Thursday, October 2, 2014

wearing a russet coat



wearing a russet coat
a woolly bear undulates 
across a blue stone

As hummingbirds and geese begin their autumn exodus, flying south for thousands of miles, the woolly bears join in their own migration, crawling on multiple feet in search of a sanctuary for winter hiberation, under a leaf, a rock, a log. 
          On the charcoal gray asphalt highway, they look like tiny black dashes. I drive slowly so I have time to dodge the intrepid caterpillars as they crawl straight across, oblivious to the man-made machines bearing down on them. It's like playing a video game, only for real. Most people don't even notice them, or if they do, they don't seem to care about squashing a lowly caterpillar. 


The funny thing is, the one I find crawling across the stones on our path (curling up defensively when I touch it) is not black, not even black with an orange band in the middle, but nearly all orange with narrow black rings on both ends.


Last year the one I found in the same location was all-black, and that was just as puzzling.

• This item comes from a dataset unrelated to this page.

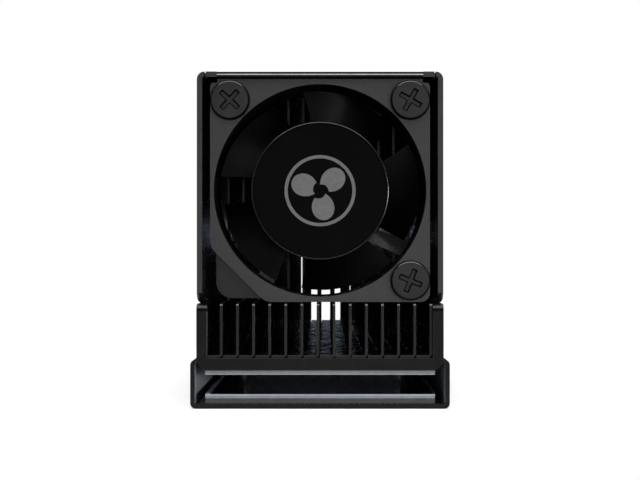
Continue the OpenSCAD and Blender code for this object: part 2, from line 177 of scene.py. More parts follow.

This year I discover another tiger moth larva munching on a leaf, decked out in a completely orange coat, no black bands.
          What does it mean?
          That's the same question I asked last year, when the one I found curled up under a dead leaf was attired in a bristly black tuxedo, no orange cumberbund. This year the two Isabellas in our yard apparently decided to be different from their crazy highway-roulette friends and dye their spiky hair orange for Halloween.
          Entomologists claim that the number of orange hairs tells the caterpillar's age, that is, how late it emerged in the spring. We did have a hard winter and a late spring, so perhaps that does explain my pumpkin-orange specimens. But why are their dogged relatives on the highway black? 
          Enigmas bristling with mystery.